Smith points out that in heavy rain, a cover crop will greatly mitigate soil erosion. He also says it is a “no-brainer” for cattle farmers, who can let their animals graze on the cover crop or harvest the forage for feed.
He admits that there is a learning curve with starting any new practice.
“You’ve got to pay attention to it. With rye, you have to terminate it before you plant corn in
particular,” he said. “I try to terminate it at least two weeks before I plant corn.”
A dry year followed by two wet springs in a row made demonstrating his early results challenging, but he says his nitrate levels were lower than the stream that his tile drains into.
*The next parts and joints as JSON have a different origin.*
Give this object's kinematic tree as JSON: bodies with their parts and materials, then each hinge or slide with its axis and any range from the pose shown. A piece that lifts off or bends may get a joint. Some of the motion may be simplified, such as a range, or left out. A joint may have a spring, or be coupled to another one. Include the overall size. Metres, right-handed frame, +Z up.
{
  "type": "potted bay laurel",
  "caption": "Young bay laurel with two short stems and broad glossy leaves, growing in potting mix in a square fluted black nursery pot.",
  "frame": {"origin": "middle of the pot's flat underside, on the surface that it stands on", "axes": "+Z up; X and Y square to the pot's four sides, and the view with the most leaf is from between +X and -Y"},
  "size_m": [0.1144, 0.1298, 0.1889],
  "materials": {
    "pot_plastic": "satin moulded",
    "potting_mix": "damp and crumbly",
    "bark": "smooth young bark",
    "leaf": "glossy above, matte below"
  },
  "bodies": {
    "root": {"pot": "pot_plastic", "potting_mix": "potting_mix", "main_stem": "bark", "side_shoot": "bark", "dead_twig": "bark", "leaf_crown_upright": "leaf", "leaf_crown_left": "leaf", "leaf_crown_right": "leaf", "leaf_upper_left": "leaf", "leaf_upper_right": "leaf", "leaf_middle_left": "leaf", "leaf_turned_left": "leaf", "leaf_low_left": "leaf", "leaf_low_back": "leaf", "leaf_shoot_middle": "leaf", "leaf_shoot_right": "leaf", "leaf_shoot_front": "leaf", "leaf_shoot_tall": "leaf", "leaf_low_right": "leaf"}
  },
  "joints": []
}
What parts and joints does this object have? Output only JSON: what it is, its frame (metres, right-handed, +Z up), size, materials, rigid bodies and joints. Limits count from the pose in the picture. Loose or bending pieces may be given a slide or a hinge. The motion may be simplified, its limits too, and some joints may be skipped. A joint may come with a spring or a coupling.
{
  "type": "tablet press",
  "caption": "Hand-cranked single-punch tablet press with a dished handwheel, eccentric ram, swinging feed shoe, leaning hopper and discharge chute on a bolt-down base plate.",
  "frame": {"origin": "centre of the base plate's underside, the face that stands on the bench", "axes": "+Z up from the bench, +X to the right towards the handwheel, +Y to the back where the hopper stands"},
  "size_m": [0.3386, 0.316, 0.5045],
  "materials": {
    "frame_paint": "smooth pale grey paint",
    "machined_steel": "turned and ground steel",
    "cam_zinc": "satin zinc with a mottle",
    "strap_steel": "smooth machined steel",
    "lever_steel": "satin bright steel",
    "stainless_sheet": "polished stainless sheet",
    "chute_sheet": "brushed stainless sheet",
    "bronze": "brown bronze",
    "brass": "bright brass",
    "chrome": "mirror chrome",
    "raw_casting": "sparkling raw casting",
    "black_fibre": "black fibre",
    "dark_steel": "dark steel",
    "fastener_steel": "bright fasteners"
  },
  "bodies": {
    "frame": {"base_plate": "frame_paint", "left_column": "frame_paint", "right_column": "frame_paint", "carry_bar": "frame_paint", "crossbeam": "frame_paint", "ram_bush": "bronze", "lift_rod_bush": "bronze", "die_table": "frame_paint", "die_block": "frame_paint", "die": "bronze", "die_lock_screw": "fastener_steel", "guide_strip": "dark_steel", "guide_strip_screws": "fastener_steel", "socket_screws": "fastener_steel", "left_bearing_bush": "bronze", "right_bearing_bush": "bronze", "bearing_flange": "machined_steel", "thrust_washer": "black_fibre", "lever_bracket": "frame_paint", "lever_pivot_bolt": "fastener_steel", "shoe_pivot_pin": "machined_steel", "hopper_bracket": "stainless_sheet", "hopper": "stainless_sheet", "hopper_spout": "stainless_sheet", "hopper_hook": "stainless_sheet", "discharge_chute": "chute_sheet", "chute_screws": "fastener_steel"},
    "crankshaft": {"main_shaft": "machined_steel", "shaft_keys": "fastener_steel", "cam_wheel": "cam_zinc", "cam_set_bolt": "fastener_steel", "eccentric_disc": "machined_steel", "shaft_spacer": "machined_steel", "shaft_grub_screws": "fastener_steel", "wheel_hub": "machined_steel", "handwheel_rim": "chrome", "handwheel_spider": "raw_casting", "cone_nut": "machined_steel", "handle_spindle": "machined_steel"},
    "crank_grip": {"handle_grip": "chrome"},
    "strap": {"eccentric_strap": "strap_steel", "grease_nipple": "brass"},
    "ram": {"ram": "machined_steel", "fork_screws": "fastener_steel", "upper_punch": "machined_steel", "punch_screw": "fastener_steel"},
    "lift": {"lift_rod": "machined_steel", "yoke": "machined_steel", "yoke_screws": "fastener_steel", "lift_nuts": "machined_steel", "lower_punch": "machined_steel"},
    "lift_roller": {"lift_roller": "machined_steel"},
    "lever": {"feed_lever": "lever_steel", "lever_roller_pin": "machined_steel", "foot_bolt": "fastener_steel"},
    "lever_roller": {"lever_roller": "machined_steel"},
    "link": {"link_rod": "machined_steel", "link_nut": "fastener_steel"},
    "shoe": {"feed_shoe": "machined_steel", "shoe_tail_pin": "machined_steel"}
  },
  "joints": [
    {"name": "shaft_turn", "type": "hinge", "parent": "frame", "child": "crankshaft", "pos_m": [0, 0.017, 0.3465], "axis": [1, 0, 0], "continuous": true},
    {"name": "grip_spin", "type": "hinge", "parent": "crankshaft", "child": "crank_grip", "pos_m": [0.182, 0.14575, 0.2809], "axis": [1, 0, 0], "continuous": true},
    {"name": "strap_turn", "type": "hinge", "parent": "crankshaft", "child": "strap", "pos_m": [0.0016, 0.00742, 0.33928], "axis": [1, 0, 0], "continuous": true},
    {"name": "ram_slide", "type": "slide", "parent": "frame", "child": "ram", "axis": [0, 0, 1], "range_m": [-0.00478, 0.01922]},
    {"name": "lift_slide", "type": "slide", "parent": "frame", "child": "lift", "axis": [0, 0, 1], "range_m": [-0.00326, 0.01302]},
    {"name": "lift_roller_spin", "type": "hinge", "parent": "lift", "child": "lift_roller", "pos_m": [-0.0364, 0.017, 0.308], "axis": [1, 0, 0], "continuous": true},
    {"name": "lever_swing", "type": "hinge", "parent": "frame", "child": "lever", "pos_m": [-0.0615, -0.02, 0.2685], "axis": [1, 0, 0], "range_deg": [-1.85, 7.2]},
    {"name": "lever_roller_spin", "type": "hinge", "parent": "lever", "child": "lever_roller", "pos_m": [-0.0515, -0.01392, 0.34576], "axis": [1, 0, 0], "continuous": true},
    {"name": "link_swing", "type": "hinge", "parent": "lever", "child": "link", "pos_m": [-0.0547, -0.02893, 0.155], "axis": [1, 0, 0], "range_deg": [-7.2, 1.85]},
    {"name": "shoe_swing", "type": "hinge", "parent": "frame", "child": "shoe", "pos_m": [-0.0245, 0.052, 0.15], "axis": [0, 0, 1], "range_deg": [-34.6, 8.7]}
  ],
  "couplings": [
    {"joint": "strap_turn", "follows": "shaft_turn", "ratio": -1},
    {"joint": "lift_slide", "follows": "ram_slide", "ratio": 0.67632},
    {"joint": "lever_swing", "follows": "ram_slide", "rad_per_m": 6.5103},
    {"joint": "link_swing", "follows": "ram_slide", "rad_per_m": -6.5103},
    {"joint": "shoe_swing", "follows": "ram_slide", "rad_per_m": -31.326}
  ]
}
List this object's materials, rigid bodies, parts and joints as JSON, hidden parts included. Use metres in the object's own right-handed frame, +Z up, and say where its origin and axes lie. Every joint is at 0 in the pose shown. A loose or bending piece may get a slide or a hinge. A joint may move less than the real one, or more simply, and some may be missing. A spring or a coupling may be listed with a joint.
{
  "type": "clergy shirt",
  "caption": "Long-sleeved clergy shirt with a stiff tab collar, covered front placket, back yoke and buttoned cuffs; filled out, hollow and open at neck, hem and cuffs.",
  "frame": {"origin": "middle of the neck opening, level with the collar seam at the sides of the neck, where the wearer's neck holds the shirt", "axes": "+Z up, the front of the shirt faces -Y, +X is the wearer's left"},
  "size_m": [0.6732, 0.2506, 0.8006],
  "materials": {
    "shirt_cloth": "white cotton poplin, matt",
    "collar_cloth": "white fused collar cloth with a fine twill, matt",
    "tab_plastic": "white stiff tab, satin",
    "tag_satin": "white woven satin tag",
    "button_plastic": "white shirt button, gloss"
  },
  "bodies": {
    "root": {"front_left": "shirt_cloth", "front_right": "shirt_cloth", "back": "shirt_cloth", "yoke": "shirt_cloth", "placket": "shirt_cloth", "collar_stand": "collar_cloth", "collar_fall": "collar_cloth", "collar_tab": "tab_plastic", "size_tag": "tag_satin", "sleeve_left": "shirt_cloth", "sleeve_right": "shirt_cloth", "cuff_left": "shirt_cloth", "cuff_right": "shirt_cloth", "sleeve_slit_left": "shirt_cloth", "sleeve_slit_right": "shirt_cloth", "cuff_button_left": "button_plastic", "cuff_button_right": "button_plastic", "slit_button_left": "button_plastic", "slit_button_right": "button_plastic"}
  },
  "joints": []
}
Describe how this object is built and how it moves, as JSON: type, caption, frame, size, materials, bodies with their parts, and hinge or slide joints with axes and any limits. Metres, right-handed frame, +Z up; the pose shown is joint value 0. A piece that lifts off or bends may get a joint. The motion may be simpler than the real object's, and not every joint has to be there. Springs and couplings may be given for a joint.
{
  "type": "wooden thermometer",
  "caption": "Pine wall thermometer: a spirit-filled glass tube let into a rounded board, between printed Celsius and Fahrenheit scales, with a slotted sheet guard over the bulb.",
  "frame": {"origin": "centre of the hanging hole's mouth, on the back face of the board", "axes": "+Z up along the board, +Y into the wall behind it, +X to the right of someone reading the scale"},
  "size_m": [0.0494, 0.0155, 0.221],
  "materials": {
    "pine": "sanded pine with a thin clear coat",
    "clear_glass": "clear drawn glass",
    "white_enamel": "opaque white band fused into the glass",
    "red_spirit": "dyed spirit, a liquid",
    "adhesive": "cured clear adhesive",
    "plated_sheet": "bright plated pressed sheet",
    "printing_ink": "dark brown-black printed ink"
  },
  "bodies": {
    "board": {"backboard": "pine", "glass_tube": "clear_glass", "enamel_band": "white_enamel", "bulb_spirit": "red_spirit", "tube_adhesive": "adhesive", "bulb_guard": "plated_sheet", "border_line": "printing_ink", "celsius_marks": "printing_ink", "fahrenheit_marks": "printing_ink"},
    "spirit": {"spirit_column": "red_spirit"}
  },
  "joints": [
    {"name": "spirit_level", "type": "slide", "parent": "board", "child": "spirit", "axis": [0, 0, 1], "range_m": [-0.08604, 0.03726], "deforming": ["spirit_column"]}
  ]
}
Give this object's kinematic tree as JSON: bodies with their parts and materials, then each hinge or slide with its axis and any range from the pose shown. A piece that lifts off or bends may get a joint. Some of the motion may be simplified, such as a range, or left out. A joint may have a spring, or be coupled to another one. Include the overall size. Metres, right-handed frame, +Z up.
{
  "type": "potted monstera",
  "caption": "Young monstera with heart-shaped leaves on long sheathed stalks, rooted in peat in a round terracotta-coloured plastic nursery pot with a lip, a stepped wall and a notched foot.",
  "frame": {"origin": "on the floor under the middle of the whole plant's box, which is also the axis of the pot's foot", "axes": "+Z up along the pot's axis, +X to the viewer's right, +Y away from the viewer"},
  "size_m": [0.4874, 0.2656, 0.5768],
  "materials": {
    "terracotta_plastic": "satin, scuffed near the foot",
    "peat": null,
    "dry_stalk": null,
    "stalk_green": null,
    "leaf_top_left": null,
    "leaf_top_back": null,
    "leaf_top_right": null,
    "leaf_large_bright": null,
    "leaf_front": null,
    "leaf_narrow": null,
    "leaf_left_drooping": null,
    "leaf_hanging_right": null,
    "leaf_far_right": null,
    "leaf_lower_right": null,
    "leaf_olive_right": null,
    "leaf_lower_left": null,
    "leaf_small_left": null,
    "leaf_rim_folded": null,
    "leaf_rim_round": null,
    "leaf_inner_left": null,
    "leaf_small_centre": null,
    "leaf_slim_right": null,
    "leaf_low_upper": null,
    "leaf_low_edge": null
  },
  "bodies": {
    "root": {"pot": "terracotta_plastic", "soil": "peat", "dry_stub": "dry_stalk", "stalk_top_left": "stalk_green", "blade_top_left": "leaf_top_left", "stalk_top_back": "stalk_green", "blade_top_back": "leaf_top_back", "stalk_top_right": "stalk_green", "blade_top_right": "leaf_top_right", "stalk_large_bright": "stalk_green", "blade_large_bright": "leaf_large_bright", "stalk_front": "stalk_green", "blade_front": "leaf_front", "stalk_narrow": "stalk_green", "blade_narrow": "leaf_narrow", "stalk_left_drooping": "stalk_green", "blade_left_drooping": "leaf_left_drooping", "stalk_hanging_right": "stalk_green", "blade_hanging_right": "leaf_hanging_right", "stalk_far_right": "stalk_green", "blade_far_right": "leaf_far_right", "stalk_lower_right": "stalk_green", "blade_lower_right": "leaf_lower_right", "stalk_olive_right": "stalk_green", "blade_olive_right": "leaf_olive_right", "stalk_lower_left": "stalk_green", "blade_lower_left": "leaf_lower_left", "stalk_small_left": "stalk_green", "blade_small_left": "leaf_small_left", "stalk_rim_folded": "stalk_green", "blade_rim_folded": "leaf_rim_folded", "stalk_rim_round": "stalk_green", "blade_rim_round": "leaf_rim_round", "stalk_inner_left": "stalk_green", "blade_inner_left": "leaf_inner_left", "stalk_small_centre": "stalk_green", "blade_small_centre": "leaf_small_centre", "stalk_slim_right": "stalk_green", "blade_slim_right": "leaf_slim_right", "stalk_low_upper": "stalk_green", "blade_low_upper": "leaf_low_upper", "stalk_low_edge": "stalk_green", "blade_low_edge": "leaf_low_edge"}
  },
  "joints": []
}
In fact, by years two and three of the MRBI project, his peak nitrates levels were half of the stream’s peak levels.
Thanks to his efforts, in 2014 Smith was nominated for the first Good Stewardship Award from the National Corn Growers Association. Then the technical advisor for the Soil Health Partnership, the Nature Conservancy, invited Smith to join the SHP project.
“I was excited to join the Soil Health Partnership because of the emphasis on data collection,” Smith said. “Documenting the benefits will help promote the practices.”
Smith says it’s good that SHP Demonstration Network Farms will test for at least five years, because farming has a huge range of variables. It’s also more effective for spotting trends.
In addition to rye, he has expanded to other species, like oats, hairy vetch and radishes, in different combinations.
“I have seen the benefits of the cover crops with my own eyes, and I’m a believer,” Smith said. “I’m adding a growing crop during a barren time. Nature isn’t barren. There should almost always be something growing. I’m adding two more months of living plants growing in the soil.”
Smith says because of each growing season’s unpredictability, he hasn’t really changed his nitrogen applications. What has changed is that the cover crops help store excess nitrogen that might otherwise be lost to leaching.
Under the SHP, which began in 2014, Smith will continue to take soil samples every year for measurable results. He has a dedicated SHP Field Manager under the program, and a team of agronomists works to ensure scientific standards are met.
“I now realize more than ever how important preserving our soil is,” Smith said. “Roots growing down deep help microorganisms have something to live on. It complements the strip-till, which leaves more residue.”
Today, Smith plants cover crops on 550 out of his 800 acres.
“My goal is long-term sustainability,” he said. “Losing precious soil is not sustainable. If we keep eroding the good soils, we’ll be down to nothing. It’s important to remind farmers of this. A lot of farmers think they don’t have erosion, but in heavy rains, every drop has the potential to take soil with it.”
He points out that 150 years ago, Iowa had about 14 inches of top soil. Now the state, on average, is down to 8 inches, losing the majority of it during the last 50 years, he suspects.
“Among farmers, some are becoming more aware of this,” he said. “We’ve also got entities, like the Des Moines Water Works and Environmental Protection Agency, putting pressure on agriculture, which farmers would like to avoid.”
Smith speaks at many meetings and conferences, and tells farmers that it’s not hard to change practices. He shows photos of his father using a moldboard plow years ago, and points out that at one time, “…we thought we couldn’t farm without a plow.”
“Some farmers don’t like change, but farming practices are always evolving,” Smith said.